The Israeli military said it had received all 20 hostages confirmed to be alive, after their transfer from Gaza by the Red Cross. The announcement prompted cheering, hugging and weeping among thousands waiting at “Hostage Square” in Tel Aviv.
In Gaza, thousands of relatives, many weeping with joy, gathered at a hospital where buses brought home some of the nearly 2,000 Palestinian prisoners and detainees to be freed by Israel as part of the accord.
“The skies are calm, the guns are silent, the sirens are still and the sun rises on a Holy Land that is finally at peace,” Trump told the Knesset, Israel’s parliament, saying a “long nightmare” for both Israelis and Palestinians was over.
He later left for a summit in Egypt intended to cement the truce.
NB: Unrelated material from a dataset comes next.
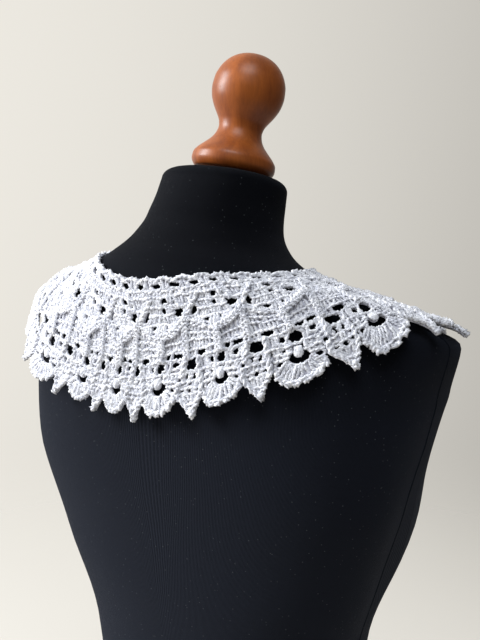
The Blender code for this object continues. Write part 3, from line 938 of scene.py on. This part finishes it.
ring = np.linspace(FIRST_EDGE, LAST_EDGE, 900)
parts += cord(ring, np.full(900, 0.090), 0.2, 0.66)
yarn_piece("yarn_neckband", parts, "collar_neckband")

# ---------------- upper tier
# Pointed leaves hang from the neckband between openings, and a raised shell of
# spreading stitches lies over the work below them. A thick cord edges each shell.

# Blocks of stitches, across in repeats from the leaf's own line (the fan's line is at
# 0.5) and down in shares of the depth, with two depths where a block slants:
# top_left, top_right, top_down, foot_left, foot_right, foot_down, stitches, rise_mm
LEAF_ROWS = (
    (-0.46, 0.46, 0.098, -0.46, 0.46, 0.124, 12, 0.0),
    (-0.29, 0.06, 0.136, -0.16, 0.03, 0.205, 5, 0.0),
    (0.19, 0.30, 0.136, 0.07, 0.16, 0.205, 2, 0.0),
    (-0.14, 0.14, 0.215, -0.03, 0.03, 0.280, 4, 0.2),
    (0.37, 0.49, 0.136, 0.30, 0.46, 0.188, 4, 0.0),
    (0.67, 0.70, 0.136, 0.68, 0.74, 0.188, 2, 0.0),
    (0.24, 0.46, 0.200, 0.24, 0.47, 0.246, 5, 0.0),
    (0.62, 0.72, 0.200, 0.62, 0.72, 0.246, 3, 0.0),
)
# Cords: rise_mm, thickness_mm, strands, then points across and down
LEAF_CORDS = (
    (0.1, 0.64, 1, (-0.5, 0.129), (0.5, 0.129)),
    (1.2, 0.76, 2, (-0.325, 0.130), (-0.14, 0.212), (-0.06, 0.262), (0.0, 0.302)),
    (1.2, 0.76, 2, (0.325, 0.130), (0.14, 0.212), (0.06, 0.262), (0.0, 0.302)),
    (0.3, 0.62, 1, (0.27, 0.193), (0.76, 0.193)),
    (0.4, 0.66, 1, (0.22, 0.252), (0.48, 0.250), (0.73, 0.252)),
    (0.2, 0.60, 1, (0.48, 0.193), (0.47, 0.250)),
    (0.2, 0.60, 1, (0.615, 0.193), (0.62, 0.250)),
    (0.2, 0.60, 1, (0.735, 0.193), (0.73, 0.252), (0.75, 0.292), (0.92, 0.292)),
)
charted_piece("yarn_upper_tier", LEAF_ROWS, LEAF_CORDS, [(0.10, 0.29)], "collar_upper_tier")

SHELL_ROWS = (
    (0.23, 0.70, 0.260, 0.16, 0.72, (0.308, 0.312), 11, 0.2),
    (0.06, 0.26, (0.320, 0.322), 0.07, 0.24, (0.345, 0.380), 5, 0.8),
    (0.42, 0.54, (0.322, 0.326), 0.38, 0.53, (0.398, 0.402), 4, 1.0),
    (0.63, 0.94, (0.326, 0.322), 0.60, 0.93, (0.398, 0.335), 8, 1.2),
    (0.27, 0.37, 0.352, 0.26, 0.37, (0.388, 0.396), 2, 0.8),
)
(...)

The US, along with Egypt, Qatar and Turkiye, mediated what has been described as a first phase agreement between Israel and Hamas for a ceasefire and the release of hostages by Hamas and prisoners and detainees by Israel.
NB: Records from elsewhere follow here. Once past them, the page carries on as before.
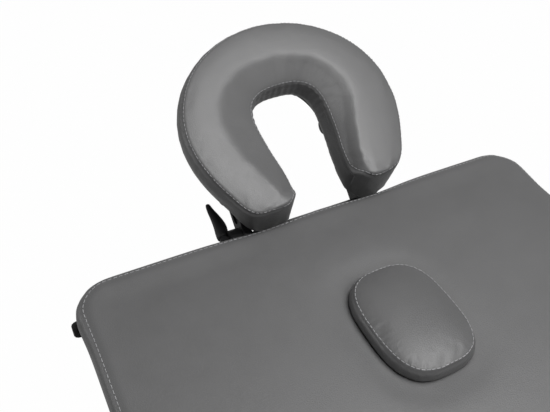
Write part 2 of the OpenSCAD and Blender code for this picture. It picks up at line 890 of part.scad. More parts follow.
// Cam lever: a fork round the bolt's eye, drawn out into a curved horn
horn = [
    [[0, 9, 0.4], [6.6, 6, 9.6]],
    [[1.4, 21, 0.8], [6.8, 5, 8.6]],
    [[6.2, 29, 2.4], [9, 5, 6.8]],
    [[7, 40, 5.6], [8.6, 5, 5.2]],
    [[3.4, 50, 11], [6, 4.6, 4.6]],
    [[0, 57, 18], [4, 3.8, 4]],
    [[-0.8, 59.5, 23], [2.8, 3, 3]]
];

module cam_lever() {
    difference() {
        union() {
            translate([0, 0, -10.5]) cylinder(r = 7, h = 21);
            translate([-6.6, 0, -9.6]) cube([13.2, 12, 19.2]);
            for (i = [0:len(horn) - 2]) hull() for (k = [i, i + 1])
                translate(horn[k][0]) scale(horn[k][1]) sphere(r = 1, $fn = 20);
        }
        // Slot for the bolt's eye
        translate([-8, -8, -4.6]) cube([16, 15.5, 9.2]);
        translate([0, 0, -12]) cylinder(r = 2.5 + run, h = 24);
    }
}

// U-shaped platform under the cushion, with two lugs on the upper axle
plate_in = 68;
plate_out = 126;
plate_v = 24;

module plate_outline() {
    arm_w = plate_out - plate_in;
    difference() {
        translate([0, band_v]) circle(plate_out);
        translate([0, band_v]) circle(plate_in);
        translate([-200, band_v - 200]) square([400, 200]);
    }
    for (s = [-1, 1]) translate([s * (plate_in + arm_w / 2), 0]) {
        translate([-arm_w / 2, plate_v + 10]) square([arm_w, band_v - plate_v - 10 + eps]);
        translate([-arm_w / 2 + 10, plate_v]) square([arm_w - 20, 12]);
        for (t = [-1, 1]) translate([t * (arm_w / 2 - 10), plate_v + 10]) circle(10);
    }
}

// Lugs of the platform, inside the arms
lug_in = 80;

module platform_solid() {
    top = -cushion_wall - plate_gap;
    on_slope() {
        difference() {
            union() {
                translate([0, 0, top - plate_t]) linear_extrude(plate_t) plate_outline();
                both_sides() across_x(lug_in, 90) {
                    translate([platform_v, platform_h]) circle(12);
                    translate([platform_v - 12, platform_h])
                        square([24, top - plate_t - platform_h + 1]);
                }
            }
            translate([0, platform_v, platform_h]) rod_x(4 + seat, -95, 95);
            // Pockets in the underside
            both_sides() for (v = [38, 58, 78])
                translate([76, v, top - plate_t - 1]) cube([42, 13, 6]);
        }
    }
}

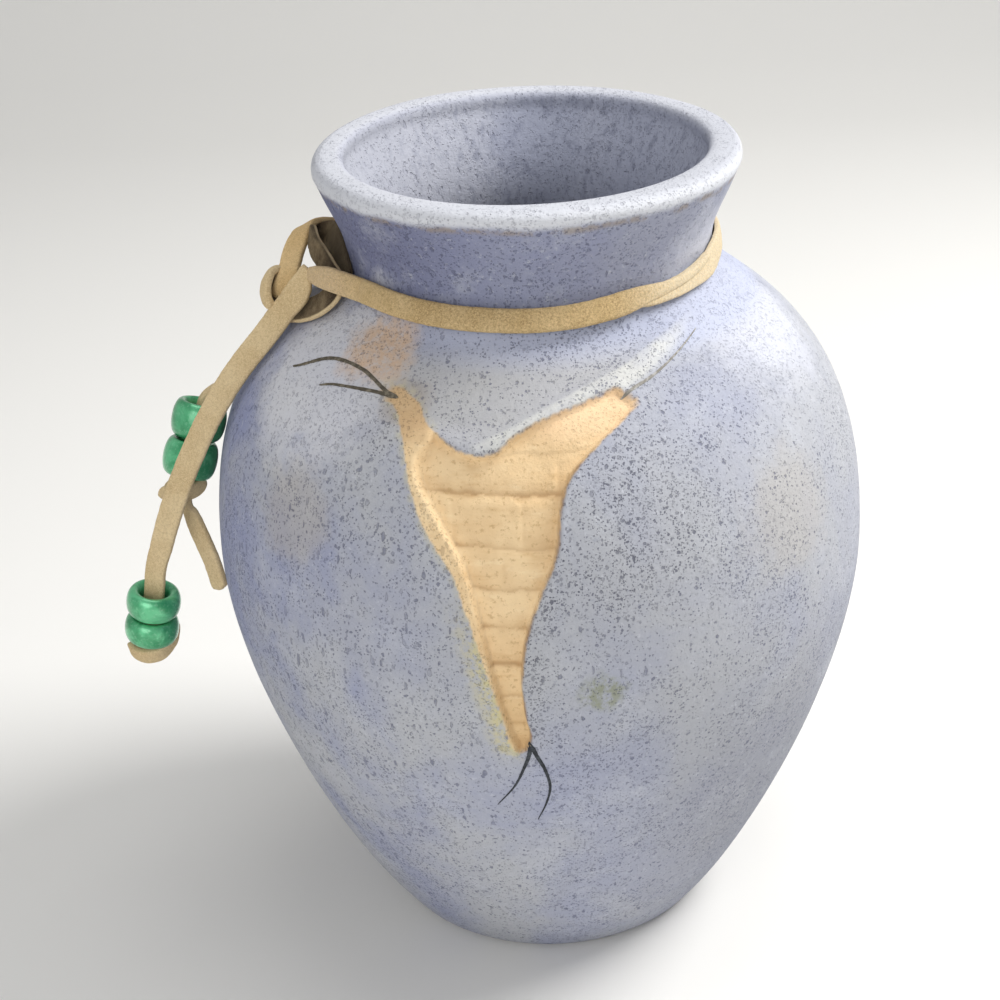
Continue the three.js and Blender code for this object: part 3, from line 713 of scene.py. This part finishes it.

Trump arrived in the Egyptian beach resort of Sharm el-Sheikh about an hour before sundown for the gathering of more than 20 world leaders, which he was to chair alongside President Abdel Fattah al-Sisi.
At the opening of the summit, Trump signed a document on the ceasefire deal with Egypt, Qatar and Turkiye.
The ceasefire and partial Israeli withdrawal agreed last week halted one of Israel’s biggest offensives of the war, an all-out assault on Gaza City that was killing scores of people per day.
Since then, huge numbers of Palestinians have been able to return to the ruins of homes in the Gaza Strip, swathes of which were reduced to a wasteland by Israeli bombardment that killed 68,000 people.
Among the immediate issues still to be resolved: recovering the remains of another 26 Israeli hostages believed to have died and two whose fates are unknown.
Hamas says recovering the bodies could take time as not all burial sites are known. It handed over four bodies Monday.
Aid supplies must be rushed into the enclave, where hundreds of thousands of people face famine. UN aid chief Tom Fletcher underlined the need to “get shelter and fuel to people who desperately need it and to massively scale up the food and medicine and other supplies going in”.
Beyond that, crucial issues have yet to be resolved, including how to govern and police Gaza, and the ultimate future of Hamas, which still rejects Israel’s demands to disarm.
Video footage captured emotional scenes of Israeli families receiving phone messages from their loved ones as they were being released, their faces lighting up with disbelief and hope after months of anguish.
Palestinians meanwhile rushed to embrace prisoners freed by Israel.
Several thousand gathered inside and around Nasser Hospital in Khan Younis in southern Gaza, some waving Palestinian flags, others holding photos of their relatives.
“I am happy for our sons who are being freed, but we are still in pain for all those who have been killed by the occupation, and all the destruction that happened to our Gaza,” a Gaza woman, Um Ahmed, told Reuters in a tearful voice message.
Freed prisoners arrived in buses, some of them posing from the windows, flashing V-for-Victory signs.
Israel was due to release 1,700 detainees it captured in Gaza, as well as 250 prisoners from its jails convicted or suspected of security offences.
Samer Halabeya, a doctor freed from jail where he was serving a sentence for planning an attack that wounded an Israeli officer, stood by his weeping mother in Ramallah in the occupied West Bank.
“We hope that everyone gets freed,” he said.